Obviously this isn't a productive situation and I would like to see it change - from both ends - and I have already seen encouraging anecdotal evidence of this when at last weekend's board meeting I witnessed both Boris and Ian proactively engage with Bob Forgrave on the topic of WIOL. I hope and believe we have a lot to offer each other.
Pink Socks mentions a kind of event scheduling that my club currently does, in which the club sketches out a schedule of events and tries to find organizers for them. Would similar work for OUSA...decide roughly where and when the championship events should be, and seek organizing clubs? This takes acjospe's concept of a time of year for each championship, and geographical distribution, a step further. This might succeed better in terms of getting bids and in terms of creating a nicely spaced schedule. Maybe mix that with a notion of a regional rotation, so that clubs know when to expect a call.
Actually, in addition to a bit of geographic rotation, it would be nice (and maybe even more valuable) to have a terrain type rotation for championships, in some way.
Alex, I love your definitions at the top of this thread.

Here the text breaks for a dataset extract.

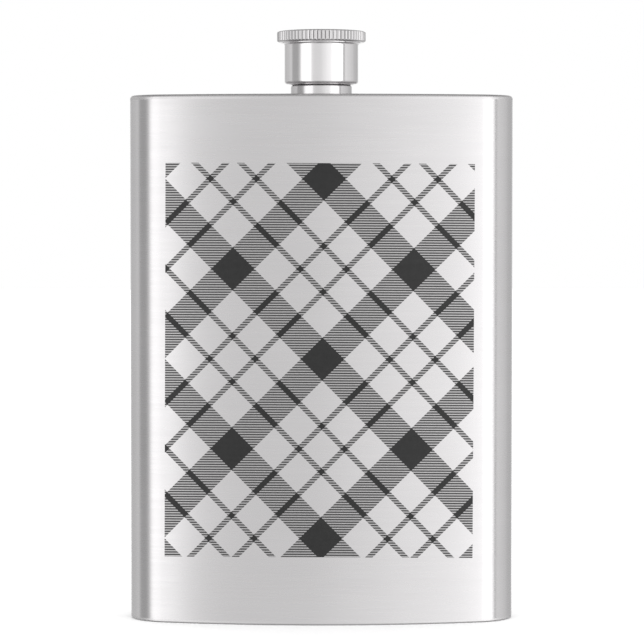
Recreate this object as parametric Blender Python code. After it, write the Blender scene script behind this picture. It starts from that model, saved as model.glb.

Chatting in the car with our world-class marathoner, she really commented on how much effort goes into pre-race expos and post-race (even next day) festivals. Huge undertaking, to be sure, but it's got me thinking.
+1 on restructuring sanctioning fees and figuring out OUSA support for such events.
I'd love to see events like WIOL ranked without making the hosting club crazy. Jon and I've been chewing on how to do that with WIOL for years...
Things to keep in mind: not every club has terrain appropriate for the type of event you might want them to host. If they do, it may not be mapped, or if it is mapped may not be currently accessible. They may have maps but no good course setters to design proper courses. Be prepared to provide advice, or "here's how we can help you with what you might need."
Janet, you are absolutely right. That is exactly what we want to focus on: how OUSA can make it easier for clubs to put on events.